As is the whole team, when it comes to approach, and when it mattered most, that carried over to the defensive side, too.

Stroud led another touchdown drive to cut the Jags’ lead to 24–21, and Houston took possession again with 3:01 left at its own 11. Not once, but twice, did Jacksonville edge rusher Josh Allen, the former top-10 pick, get to Stroud on first-and-10. Neither sack ended the game. But both, the result of relentless pursuit, put Houston behind the sticks, and, eventually, helped put the Texans in position to have to try a 58-yard field goal with Matt Ammendola to force overtime.

“Josh obviously is a great player and one of our team leaders,” Pederson says. “It’s just a lot of grit, a lot of determination. He played well and came up extremely big in those situations.
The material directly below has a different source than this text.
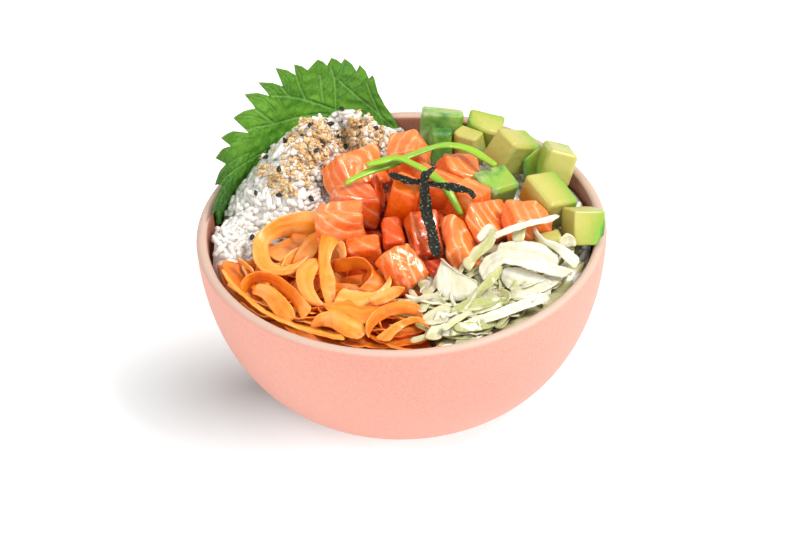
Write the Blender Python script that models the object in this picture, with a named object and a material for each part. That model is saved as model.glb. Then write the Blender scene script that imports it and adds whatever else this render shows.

I felt like the last couple of weeks, our best players have been making plays. Josh is obviously in that group.”

Ammendola’s kick doinked off the crossbar.

His kick would have easily made it if Houston had not given up Allen’s sacks.


The AFC South is getting better. The Titans are retooling, for sure, but still have a proven coach in Mike Vrabel. The Colts have quietly moved to 6–5, and they’re doing that with coach Shane Steichen and without promising rookie quarterback Anthony Richardson, who’ll be injected back into the mix in 2024.

Then, you have the two teams that squared off in Texas on Sunday featuring two of the best young quarterbacks in the NFL.

Lawrence is 24, and Stroud is 22.

And when I asked whether the matchup Sunday felt like the beginning of something in the division, Pederson simply responded, “Yeah, I believe that.” He then explained how much he thinks of Stroud, and DeMeco Ryans, and the direction those two have the Texans headed in.

But after this one, Houston is still chasing Jacksonville in that division, and a Jaguars team that’s pretty secure in who it is and will be going forward.

As Pederson’s big gamble Sunday—and the reaction to its failure—very clearly showed.